Whether Trump will actually follow through on these policies once in office is unclear. At one point during the campaign, he said he didn’t want to rip families apart—a comment that appeared to contradict his stated policy priorities. The exit polls could also temper Trump’s enthusiasm for a major deportation effort. The polls found strong support among all Americans for a pathway to citizenship as a part of comprehensive immigration reform, even among the white working class—Trump’s base. It could also cause major frictions in the corporate world, as many industries, such as agriculture, rely on immigrant labor.

“He’s going to have to see the reality of what cancelling of something like DACA would mean to a million people who have come out of the shadows and are now in the workplace,” said Leopold. “It’s not going to be quite as simple as he’s made it out to be.”

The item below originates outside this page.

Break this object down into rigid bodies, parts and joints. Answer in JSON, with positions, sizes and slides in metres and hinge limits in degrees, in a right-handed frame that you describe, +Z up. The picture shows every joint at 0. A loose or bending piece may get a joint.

Still, Trump has largely held true to his immigration positions, and he has surrounded himself with immigration hardliners, including Sen. Jeff Session and aide Stephen Miller, an anti-immigration policy maven who has become a close Trump advisor and introduces him at rallies. If they receive high-level positions in a Trump administration, as appears likely, they would have significant power to implement hardline immigration policies.

“The people who run DOJ [and] DHS are to a large degree impervious to public opinion,” said Ali Noorani, the executive director of the National Immigration Forum. “They are going to be in pure implementation mode.”

The lone bright spot Tuesday night for activists was the defeat of Sheriff Joe Arpaio, who became beloved among conservatives for his strict enforcement of immigration laws as sheriff of Maricopa County, Arizona. Earlier this year, a judge found Arpaio in contempt of court for violating an order intended to reduce racial profiling. He was had been a top target for many on the left.

Even there, though, Trump’s election could temper the enthusiasm: Arpaio’s loss frees him up for a spot in a Trump administration.